I have discussed, in my Back When Ophelia Jumped Off a Cliff: the Hamlet of 1589 (2022)3, the strong evidence for the influence of Ercole Bentivoglio on certain parts of Shakespeare's Tragedy of Hamlet. In particular, he wielded, in Hamlet's speech to Ophelia, the anti-Petrachan Italian's habitual disparagement of women's cosmetics the which they used to “make fools of men”. I quote from the form the passage took as Hall would have seen it played on stage.

Ham. Or, if thou wilt needs marry, marry a fool; for wise men know well enough what monsters you make of them.

*

I have heard of your paintings too, well enough; God has given you one face, and you make yourselves another; you jig, you amble, and you lisp, and nickname God's creatures, and make your wantonness your ignorance4

Again, more than one example was likely in Hall's mind.

Ham. Now get you to my lady's chamber and tell her, let her paint an inch thick, to this favour she must come.5

In Italy, these lines would display the particular stamp of Bentivoglio of the School of Ferrara. The school that was the pride of the literary Renaissance. That included Ariosto, Cinthio and others who were regular sources for the works of Shakespeare.

There is neither space here to give more examples for comparison, unfortunately, nor time to provide more that a swatch of bland prose translation.

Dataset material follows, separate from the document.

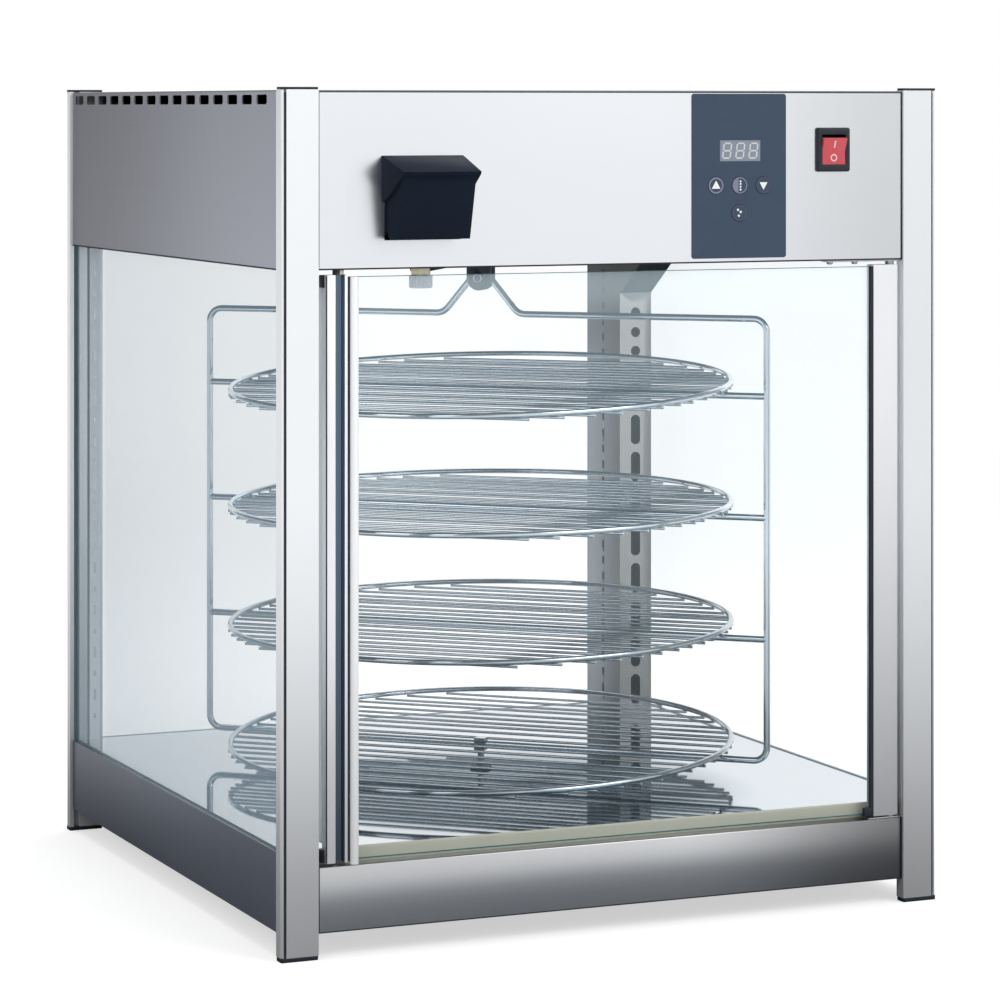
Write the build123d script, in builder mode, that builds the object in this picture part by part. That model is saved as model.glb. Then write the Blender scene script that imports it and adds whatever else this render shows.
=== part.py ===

Dei modi delle donne: e quei sian belle

E quai sian brutte, e come noi fan stolti.

E concludiam che son ben rare quelle

Che non mettano in opra la cerosa

E che non si stropiccino la pelle.6

Of the ways of women: by which they are beautiful

And which they are ugly, and how they make us fools.

It is concluded that those are rare

who do not put ceruse to work

and do not stretch tight their wrinkled skin.



Bentivoglio also wrote the play I Fantasmi, a then-modernized adaptation of Plautus' play Mostellaria, which Shakespeare would seem clearly to have known from the evidence left behind in the German translation of the Hamlet of 1589. The latter would soon be composing plays of his own based closely on his beloved Plautus.

Lavinia, in that adaptation, might almost serve as a backgrounder on Hamlet's comments to Ophelia. Her paramour, Fulvio, whom she loves naively, and his friends, could easily have provided the example which arrived at these lines:

I am myself indifferent honest; but yet I could accuse me of such things that it were better my mother had not borne me; I am very proud, revengeful, ambitious; with more offences at my beck than I have thoughts to put them in, imagination to give them shape,

or time to act them in. What should such fellows as I do crawling between heaven and earth? We are arrant knaves all; believe none of us.7

Normally lacking self-awareness, Fulvio thinks he, too, is in love, until the reality of his situation shows up in the person of his father who he has defrauded. Lavinia suffers the expected fate. Again, I provide the details in my book on the subject.

It must be admitted that disparagement of women's cosmetics was a common feature of Puritan prose literature also. It is highly unlikely that Shakespeare was unaware of that literature. But context shows us that his and Joseph Hall's motivations come entirely from another source.


1Purdy, Gilbert Wesley. Shakespeare in 1573: Aprenticeship and Scandal (2021), https://www.amazon.com/gp/product/B096GSQV14/

2Warton, Thomas. Satires by Joseph Hall (1824). 161-2.

3Purdy, Gilbert Wesley. Back When Ophelia Jumped Off a Cliff: the Hamlet of 1589 (2022). https://www.amazon.com/gp/product/B09WC94FGW/

4The Tragedy of Hamlet, Prince of Denmark, III.i.

5The Tragedy of Hamlet, Prince of Denmark, V.i.

6Bentivoglio, Ercole. Raccolta... Satirici, 224.

7The Tragedy of Hamlet, Prince of Denmark, III.i.